Learn about barriers to market entry and local requirements, i.e., things to be aware of when entering the market for this country.
Doing business in Gabon presents well-known challenges that the government is addressing with mixed results. Business development is challenging due to excessive bureaucracy, corruption, an absence of a clearly established and consistent process for companies to enter the market, high production costs, a small domestic market, rigid labor laws and work visa requirements, limited and poor infrastructure, outdated laws and regulations, a cumbersome judicial system, and inconsistent application of customs regulations. In addition, Libreville has the second highest cost of living in Africa, according to Mercer in July 2022. A preponderance of French companies (this is changing) dominate the country’s business sector, where knowledge of French language and culture is a necessity in doing business. The government, however, is pursuing an effort to make Gabon a more multilingual country by encouraging English as a second language.

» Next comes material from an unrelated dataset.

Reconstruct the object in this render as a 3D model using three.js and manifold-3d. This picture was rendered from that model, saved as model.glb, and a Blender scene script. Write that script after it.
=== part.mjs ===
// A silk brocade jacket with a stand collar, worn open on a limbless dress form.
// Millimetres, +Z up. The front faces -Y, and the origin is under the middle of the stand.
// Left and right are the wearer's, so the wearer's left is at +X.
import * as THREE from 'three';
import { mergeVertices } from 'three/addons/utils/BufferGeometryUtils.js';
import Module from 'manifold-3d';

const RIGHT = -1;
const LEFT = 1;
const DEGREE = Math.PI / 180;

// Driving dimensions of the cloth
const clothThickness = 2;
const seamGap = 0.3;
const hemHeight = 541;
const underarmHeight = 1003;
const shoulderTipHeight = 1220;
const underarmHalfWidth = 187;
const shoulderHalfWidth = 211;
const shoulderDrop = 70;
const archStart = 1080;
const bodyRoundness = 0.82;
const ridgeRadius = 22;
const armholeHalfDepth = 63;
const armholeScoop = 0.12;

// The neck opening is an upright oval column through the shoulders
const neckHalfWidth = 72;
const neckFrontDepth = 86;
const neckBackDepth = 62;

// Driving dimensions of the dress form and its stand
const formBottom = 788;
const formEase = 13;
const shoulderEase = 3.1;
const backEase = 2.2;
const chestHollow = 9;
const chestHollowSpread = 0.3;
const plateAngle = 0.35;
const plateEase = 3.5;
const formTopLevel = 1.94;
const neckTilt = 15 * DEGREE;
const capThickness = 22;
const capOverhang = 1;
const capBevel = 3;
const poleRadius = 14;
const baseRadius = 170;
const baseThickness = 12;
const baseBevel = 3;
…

While improving in 2022, economic conditions in Gabon weakened throughout 2020 and into 2021 as the government adjusted its budget to account for protracted low oil prices, lower demand for oil, and the economic impact of the coronavirus pandemic. Many international companies, including U.S. firms, continue to have difficulties collecting timely payments from the Gabonese government, and some companies in the oil sector have closed operations.

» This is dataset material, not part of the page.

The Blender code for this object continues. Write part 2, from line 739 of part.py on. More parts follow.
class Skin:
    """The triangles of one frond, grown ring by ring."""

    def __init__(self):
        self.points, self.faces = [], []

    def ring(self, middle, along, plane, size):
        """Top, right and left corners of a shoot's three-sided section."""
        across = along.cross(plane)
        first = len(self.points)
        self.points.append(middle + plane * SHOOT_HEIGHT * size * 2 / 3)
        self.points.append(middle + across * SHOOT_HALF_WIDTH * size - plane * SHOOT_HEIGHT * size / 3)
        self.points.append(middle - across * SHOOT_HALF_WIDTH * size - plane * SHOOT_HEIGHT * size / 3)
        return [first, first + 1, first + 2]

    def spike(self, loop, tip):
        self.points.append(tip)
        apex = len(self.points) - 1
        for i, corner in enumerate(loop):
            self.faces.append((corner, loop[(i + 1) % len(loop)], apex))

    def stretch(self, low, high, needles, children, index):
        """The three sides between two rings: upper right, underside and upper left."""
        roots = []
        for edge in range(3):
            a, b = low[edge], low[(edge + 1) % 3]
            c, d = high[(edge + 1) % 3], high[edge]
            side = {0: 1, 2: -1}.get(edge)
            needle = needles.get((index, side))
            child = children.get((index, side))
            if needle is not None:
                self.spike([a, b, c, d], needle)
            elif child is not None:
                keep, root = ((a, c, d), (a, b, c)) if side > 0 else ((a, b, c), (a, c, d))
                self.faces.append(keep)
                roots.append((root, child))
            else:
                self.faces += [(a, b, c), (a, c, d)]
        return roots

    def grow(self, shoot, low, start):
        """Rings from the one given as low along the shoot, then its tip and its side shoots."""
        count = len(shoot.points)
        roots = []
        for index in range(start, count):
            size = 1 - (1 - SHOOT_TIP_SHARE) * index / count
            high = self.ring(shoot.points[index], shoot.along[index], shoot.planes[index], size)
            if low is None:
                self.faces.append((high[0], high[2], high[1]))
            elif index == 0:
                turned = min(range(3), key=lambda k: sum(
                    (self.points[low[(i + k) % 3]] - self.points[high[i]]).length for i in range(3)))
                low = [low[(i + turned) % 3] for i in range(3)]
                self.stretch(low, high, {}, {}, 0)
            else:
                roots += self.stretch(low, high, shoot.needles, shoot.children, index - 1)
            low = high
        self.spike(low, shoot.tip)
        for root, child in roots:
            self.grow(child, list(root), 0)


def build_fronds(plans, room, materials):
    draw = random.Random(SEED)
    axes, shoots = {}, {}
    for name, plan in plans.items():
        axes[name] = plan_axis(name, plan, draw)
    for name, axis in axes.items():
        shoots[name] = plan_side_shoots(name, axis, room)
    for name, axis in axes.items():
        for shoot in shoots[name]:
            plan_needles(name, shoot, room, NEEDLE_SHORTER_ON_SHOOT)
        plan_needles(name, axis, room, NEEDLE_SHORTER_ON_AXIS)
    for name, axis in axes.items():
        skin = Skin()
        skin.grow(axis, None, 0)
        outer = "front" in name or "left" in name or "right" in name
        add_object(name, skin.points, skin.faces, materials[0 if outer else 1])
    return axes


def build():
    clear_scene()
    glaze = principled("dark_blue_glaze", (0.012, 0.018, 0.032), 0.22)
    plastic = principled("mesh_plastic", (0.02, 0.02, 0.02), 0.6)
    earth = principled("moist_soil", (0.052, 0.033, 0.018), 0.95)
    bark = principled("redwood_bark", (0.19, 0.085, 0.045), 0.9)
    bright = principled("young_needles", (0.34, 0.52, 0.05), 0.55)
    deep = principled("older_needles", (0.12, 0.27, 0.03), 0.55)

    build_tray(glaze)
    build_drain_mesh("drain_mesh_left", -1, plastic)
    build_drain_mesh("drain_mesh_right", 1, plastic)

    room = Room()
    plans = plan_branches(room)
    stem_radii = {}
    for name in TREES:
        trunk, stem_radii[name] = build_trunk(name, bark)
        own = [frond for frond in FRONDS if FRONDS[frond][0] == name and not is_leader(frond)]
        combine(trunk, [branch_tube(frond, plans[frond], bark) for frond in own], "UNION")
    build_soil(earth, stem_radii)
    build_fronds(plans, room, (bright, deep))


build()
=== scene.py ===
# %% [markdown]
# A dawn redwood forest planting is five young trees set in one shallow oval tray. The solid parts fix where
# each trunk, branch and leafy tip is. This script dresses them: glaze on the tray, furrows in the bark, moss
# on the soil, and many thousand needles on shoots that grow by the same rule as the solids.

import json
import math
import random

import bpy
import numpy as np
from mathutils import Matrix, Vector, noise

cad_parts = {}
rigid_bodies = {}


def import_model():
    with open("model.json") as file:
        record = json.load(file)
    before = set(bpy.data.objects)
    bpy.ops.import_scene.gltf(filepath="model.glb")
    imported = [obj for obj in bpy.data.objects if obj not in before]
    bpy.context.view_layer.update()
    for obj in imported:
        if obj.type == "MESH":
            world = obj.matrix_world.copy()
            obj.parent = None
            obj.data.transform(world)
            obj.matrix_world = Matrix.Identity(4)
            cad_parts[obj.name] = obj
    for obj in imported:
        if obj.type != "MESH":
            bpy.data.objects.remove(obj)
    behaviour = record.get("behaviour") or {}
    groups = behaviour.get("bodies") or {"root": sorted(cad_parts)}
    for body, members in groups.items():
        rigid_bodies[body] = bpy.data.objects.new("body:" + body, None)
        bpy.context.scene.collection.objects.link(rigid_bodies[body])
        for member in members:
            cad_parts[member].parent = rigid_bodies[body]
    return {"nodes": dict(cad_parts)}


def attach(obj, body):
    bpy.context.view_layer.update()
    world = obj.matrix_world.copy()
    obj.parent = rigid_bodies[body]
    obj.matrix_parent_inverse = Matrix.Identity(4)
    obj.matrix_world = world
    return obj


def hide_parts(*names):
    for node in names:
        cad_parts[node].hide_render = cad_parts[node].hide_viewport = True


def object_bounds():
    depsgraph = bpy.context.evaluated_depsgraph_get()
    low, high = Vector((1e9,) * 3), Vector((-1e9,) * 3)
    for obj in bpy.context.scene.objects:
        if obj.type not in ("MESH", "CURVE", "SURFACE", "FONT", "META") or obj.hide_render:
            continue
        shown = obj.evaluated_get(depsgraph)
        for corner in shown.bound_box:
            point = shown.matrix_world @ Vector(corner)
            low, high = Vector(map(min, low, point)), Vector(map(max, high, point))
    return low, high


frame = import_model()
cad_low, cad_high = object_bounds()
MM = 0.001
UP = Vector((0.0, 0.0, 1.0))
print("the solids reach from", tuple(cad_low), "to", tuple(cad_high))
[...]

The economy remains heavily dependent on the extractive industries, such as those found in the oil, manganese, and timber sectors. Gabon’s dependence on the export of raw materials leaves it vulnerable to external factors that influence price.
Gabon’s lack of sufficient modern infrastructure, such as all-weather roads connecting major economic centers, makes doing business across the country costly and time-consuming, especially in more remote areas outside of Libreville.